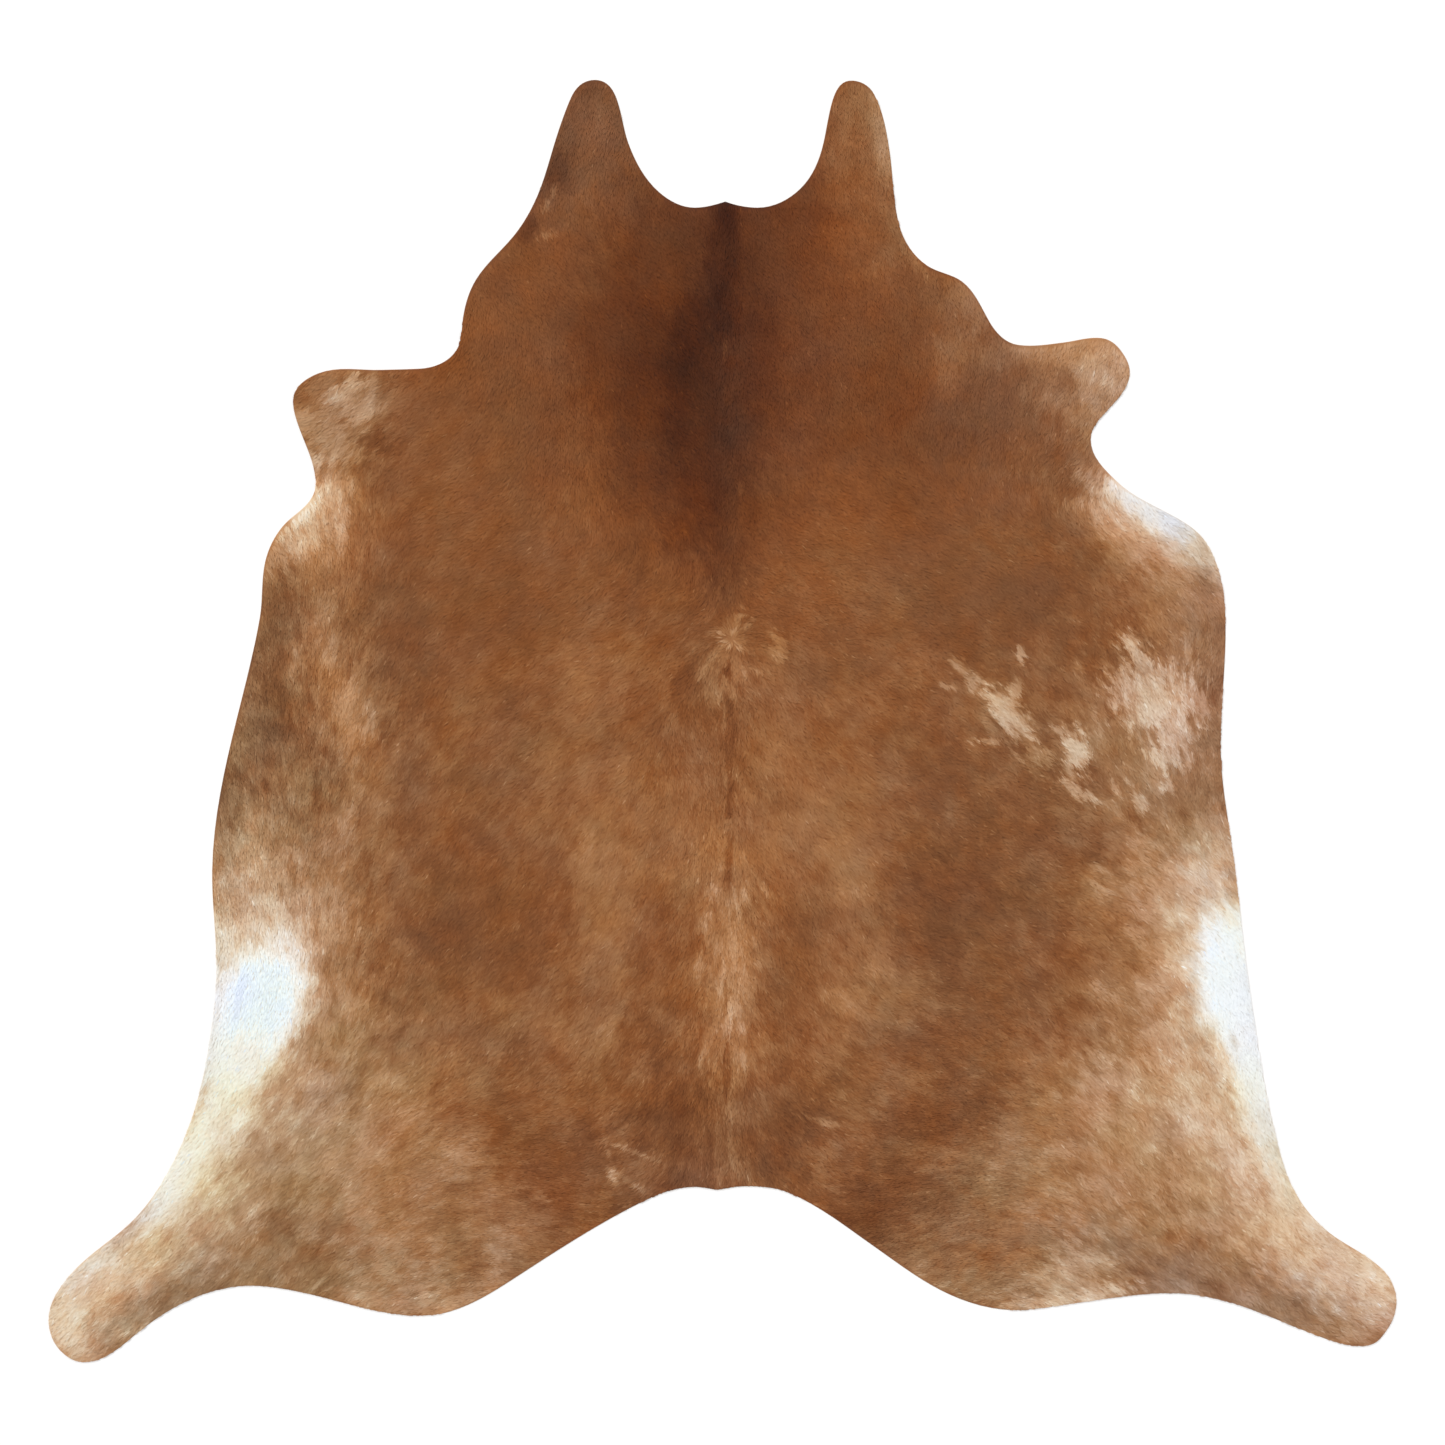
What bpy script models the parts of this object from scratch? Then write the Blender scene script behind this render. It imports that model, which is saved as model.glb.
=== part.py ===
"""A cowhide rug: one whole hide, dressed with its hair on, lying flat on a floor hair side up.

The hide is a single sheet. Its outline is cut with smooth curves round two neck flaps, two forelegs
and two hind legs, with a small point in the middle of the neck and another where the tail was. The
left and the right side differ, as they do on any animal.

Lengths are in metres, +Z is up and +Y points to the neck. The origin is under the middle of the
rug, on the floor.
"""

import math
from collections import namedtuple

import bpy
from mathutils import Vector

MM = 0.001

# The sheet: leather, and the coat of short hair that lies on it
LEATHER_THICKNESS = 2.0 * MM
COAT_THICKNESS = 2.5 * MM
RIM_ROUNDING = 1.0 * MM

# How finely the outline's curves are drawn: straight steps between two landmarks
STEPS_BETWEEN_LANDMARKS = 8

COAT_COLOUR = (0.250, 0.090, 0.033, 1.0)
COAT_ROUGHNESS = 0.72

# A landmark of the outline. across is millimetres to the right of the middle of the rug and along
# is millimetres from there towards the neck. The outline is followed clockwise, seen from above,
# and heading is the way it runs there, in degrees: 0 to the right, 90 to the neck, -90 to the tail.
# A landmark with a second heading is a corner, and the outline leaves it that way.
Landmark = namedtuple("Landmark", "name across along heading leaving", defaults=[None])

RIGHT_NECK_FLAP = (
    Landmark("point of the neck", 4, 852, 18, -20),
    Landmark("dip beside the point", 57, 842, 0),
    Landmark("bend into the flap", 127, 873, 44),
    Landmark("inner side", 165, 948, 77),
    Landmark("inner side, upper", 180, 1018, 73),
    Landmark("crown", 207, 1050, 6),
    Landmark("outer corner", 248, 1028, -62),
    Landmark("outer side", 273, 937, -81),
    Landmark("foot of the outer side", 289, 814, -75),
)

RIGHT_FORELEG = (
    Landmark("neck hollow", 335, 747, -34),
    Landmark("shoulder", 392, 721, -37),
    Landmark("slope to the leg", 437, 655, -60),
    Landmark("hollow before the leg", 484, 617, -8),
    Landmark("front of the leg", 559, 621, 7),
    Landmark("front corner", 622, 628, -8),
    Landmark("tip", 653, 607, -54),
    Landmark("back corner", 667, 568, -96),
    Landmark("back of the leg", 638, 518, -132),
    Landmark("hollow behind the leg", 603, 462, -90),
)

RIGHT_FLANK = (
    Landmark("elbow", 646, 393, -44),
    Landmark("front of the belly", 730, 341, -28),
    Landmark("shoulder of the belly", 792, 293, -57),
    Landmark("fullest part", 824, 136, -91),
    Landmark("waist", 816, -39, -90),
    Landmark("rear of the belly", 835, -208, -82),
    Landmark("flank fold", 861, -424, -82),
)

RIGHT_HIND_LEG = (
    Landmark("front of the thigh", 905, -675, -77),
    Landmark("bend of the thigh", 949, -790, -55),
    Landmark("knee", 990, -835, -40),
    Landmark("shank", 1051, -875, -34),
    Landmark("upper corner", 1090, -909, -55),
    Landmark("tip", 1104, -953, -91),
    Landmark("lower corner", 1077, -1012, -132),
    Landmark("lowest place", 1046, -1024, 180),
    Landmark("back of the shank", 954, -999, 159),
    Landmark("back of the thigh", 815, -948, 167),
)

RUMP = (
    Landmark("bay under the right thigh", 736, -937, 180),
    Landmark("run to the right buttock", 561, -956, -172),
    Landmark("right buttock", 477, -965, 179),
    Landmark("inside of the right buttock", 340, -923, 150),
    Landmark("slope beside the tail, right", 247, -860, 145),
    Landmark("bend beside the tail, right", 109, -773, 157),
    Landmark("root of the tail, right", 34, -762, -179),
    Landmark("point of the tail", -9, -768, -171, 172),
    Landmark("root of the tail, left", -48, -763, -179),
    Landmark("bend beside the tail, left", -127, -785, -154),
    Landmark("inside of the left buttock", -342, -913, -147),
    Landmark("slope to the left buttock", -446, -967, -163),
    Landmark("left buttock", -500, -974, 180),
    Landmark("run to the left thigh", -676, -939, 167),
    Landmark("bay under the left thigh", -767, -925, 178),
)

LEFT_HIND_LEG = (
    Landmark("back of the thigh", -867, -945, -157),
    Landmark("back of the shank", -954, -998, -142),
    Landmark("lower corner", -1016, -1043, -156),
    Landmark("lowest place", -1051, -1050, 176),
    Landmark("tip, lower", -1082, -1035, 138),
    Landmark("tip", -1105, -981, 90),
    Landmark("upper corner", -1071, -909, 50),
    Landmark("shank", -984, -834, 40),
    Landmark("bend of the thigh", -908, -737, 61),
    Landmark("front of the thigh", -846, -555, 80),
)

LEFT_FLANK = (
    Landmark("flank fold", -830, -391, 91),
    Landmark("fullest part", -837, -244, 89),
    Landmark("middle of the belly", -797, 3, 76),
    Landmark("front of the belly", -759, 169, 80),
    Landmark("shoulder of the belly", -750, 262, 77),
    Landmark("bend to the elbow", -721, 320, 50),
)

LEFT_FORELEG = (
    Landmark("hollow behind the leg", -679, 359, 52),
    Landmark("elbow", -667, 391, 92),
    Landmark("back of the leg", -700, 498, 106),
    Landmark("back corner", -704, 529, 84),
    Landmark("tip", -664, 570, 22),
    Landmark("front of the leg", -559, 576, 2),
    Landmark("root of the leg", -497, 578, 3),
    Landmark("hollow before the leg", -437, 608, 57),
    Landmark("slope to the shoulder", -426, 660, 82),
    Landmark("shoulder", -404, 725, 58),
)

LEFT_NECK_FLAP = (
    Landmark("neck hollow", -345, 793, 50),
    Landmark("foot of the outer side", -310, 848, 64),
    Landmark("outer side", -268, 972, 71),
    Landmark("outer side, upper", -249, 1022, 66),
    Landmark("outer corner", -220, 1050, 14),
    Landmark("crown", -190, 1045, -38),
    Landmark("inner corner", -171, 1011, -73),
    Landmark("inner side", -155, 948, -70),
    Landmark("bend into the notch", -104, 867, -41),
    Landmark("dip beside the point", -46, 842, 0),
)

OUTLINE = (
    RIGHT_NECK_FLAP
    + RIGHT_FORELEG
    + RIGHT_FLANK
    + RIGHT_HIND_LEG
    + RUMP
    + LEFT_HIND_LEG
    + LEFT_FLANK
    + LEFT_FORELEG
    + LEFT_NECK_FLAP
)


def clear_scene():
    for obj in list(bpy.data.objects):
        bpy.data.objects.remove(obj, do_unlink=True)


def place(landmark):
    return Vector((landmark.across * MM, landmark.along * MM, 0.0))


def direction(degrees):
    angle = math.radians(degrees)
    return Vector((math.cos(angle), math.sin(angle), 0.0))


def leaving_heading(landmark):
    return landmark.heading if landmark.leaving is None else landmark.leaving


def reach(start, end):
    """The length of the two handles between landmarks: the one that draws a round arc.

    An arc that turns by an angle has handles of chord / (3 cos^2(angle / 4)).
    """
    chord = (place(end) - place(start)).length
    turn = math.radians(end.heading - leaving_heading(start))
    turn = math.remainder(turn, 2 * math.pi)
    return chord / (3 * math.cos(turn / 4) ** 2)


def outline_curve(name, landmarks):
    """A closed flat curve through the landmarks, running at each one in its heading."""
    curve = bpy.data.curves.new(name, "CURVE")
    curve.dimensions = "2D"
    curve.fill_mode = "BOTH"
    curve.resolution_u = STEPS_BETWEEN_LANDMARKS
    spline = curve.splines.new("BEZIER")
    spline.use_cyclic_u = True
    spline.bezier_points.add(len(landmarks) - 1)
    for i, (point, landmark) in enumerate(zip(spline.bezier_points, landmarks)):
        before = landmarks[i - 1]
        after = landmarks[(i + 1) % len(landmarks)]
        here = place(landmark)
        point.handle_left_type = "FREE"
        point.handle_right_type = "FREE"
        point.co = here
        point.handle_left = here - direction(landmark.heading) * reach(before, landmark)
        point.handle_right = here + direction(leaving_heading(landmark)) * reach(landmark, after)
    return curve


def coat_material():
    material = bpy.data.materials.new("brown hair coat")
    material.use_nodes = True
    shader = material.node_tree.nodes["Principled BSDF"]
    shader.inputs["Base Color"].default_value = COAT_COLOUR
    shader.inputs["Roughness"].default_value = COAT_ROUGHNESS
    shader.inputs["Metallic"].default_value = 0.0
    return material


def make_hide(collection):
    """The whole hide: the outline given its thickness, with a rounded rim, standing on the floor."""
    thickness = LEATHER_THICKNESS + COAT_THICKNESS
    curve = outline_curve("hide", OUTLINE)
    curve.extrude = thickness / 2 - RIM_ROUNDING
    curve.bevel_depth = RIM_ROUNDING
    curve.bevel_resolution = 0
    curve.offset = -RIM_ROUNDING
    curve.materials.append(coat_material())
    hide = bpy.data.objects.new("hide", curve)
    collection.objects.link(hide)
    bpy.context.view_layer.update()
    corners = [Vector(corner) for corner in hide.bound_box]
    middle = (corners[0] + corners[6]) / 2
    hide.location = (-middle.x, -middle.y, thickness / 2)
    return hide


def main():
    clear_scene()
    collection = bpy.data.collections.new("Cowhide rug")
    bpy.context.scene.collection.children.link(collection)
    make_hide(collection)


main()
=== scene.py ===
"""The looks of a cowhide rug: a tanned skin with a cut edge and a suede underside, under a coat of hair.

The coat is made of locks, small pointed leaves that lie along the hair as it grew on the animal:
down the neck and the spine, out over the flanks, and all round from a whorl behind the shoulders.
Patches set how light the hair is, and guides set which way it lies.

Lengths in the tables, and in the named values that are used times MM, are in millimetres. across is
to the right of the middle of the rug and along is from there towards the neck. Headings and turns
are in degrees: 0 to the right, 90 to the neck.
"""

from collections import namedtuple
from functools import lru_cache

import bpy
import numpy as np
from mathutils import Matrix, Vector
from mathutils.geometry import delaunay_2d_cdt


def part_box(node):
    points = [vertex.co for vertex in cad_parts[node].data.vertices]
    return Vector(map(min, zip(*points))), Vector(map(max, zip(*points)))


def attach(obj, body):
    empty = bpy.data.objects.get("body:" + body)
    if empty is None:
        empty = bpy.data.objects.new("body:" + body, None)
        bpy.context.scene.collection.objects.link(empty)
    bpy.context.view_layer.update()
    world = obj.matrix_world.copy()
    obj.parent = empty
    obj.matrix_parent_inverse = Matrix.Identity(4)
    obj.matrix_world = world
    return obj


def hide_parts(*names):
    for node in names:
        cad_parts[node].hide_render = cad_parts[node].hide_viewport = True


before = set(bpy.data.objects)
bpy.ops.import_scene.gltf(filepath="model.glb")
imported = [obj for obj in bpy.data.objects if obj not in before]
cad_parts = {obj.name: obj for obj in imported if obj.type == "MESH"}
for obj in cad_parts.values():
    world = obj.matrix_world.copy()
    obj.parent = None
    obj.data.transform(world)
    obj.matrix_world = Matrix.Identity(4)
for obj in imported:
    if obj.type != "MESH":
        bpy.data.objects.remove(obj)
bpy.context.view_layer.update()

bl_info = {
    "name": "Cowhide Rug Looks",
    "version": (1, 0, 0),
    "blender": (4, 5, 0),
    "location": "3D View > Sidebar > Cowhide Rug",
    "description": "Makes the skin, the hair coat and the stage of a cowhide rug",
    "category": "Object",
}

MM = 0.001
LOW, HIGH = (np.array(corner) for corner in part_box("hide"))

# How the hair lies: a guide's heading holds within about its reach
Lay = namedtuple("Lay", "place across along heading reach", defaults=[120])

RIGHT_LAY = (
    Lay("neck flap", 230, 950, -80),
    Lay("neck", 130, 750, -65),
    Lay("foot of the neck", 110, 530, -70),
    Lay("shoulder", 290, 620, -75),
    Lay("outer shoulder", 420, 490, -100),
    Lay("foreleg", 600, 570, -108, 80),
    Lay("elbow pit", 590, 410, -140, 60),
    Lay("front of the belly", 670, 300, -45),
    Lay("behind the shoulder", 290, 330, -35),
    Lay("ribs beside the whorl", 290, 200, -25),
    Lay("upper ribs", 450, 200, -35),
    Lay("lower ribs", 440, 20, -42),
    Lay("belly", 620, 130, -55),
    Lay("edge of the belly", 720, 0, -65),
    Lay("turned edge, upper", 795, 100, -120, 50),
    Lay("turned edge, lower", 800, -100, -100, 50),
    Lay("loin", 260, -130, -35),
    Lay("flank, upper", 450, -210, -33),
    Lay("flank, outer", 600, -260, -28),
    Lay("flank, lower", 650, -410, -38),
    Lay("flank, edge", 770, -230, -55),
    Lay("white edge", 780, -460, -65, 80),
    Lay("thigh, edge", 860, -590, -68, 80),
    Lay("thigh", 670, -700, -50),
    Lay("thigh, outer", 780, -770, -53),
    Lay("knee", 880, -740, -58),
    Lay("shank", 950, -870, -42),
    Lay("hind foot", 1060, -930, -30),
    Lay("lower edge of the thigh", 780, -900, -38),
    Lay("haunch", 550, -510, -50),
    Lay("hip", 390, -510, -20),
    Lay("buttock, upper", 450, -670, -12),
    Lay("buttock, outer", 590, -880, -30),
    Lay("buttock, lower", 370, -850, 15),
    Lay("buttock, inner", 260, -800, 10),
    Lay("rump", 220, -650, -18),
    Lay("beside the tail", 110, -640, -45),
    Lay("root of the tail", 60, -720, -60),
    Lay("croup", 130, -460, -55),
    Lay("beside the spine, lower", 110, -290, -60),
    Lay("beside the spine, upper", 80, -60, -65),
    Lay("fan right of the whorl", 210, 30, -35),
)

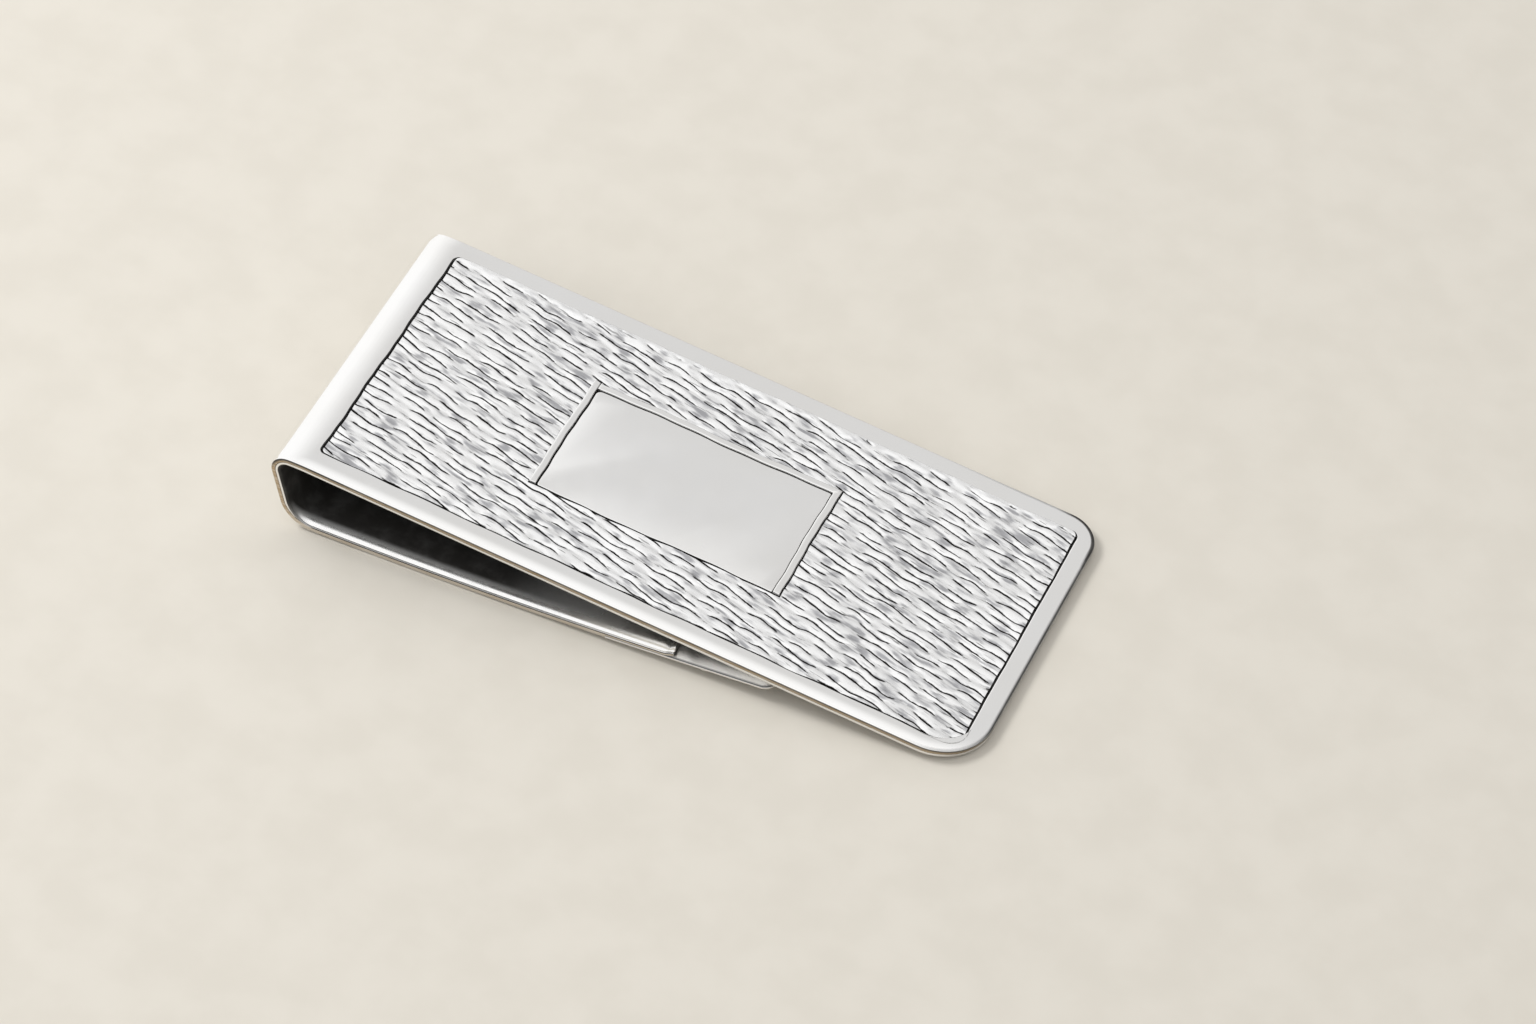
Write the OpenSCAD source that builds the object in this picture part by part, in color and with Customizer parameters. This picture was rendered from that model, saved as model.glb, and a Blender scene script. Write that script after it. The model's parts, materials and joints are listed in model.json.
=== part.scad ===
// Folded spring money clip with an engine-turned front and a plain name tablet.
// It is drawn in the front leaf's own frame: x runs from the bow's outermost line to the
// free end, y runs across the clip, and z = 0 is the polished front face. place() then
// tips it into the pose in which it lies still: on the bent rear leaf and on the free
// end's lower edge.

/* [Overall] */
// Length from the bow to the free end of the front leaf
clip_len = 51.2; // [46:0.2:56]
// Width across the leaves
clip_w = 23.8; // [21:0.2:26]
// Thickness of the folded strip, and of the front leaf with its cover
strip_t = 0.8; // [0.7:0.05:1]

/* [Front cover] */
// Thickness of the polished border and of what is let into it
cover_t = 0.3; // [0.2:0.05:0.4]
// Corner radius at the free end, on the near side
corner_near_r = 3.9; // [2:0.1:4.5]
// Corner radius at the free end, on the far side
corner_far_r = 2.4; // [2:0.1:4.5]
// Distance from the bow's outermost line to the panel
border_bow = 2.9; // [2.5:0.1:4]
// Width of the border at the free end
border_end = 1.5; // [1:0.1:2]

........

_SHORT TASK_
Repeat, unchanged, every line from the one that contains "hide.location = (-middle.x, -middle.y, thickness" to the one that contains "bpy.context.scene.collection.objects.link(empty)", including both, and no other line.

_SOLUTION BELOW_
    hide.location = (-middle.x, -middle.y, thickness / 2)
    return hide


def main():
    clear_scene()
    collection = bpy.data.collections.new("Cowhide rug")
    bpy.context.scene.collection.children.link(collection)
    make_hide(collection)


main()
=== scene.py ===
"""The looks of a cowhide rug: a tanned skin with a cut edge and a suede underside, under a coat of hair.

The coat is made of locks, small pointed leaves that lie along the hair as it grew on the animal:
down the neck and the spine, out over the flanks, and all round from a whorl behind the shoulders.
Patches set how light the hair is, and guides set which way it lies.

Lengths in the tables, and in the named values that are used times MM, are in millimetres. across is
to the right of the middle of the rug and along is from there towards the neck. Headings and turns
are in degrees: 0 to the right, 90 to the neck.
"""

from collections import namedtuple
from functools import lru_cache

import bpy
import numpy as np
from mathutils import Matrix, Vector
from mathutils.geometry import delaunay_2d_cdt


def part_box(node):
    points = [vertex.co for vertex in cad_parts[node].data.vertices]
    return Vector(map(min, zip(*points))), Vector(map(max, zip(*points)))


def attach(obj, body):
    empty = bpy.data.objects.get("body:" + body)
    if empty is None:
        empty = bpy.data.objects.new("body:" + body, None)
        bpy.context.scene.collection.objects.link(empty)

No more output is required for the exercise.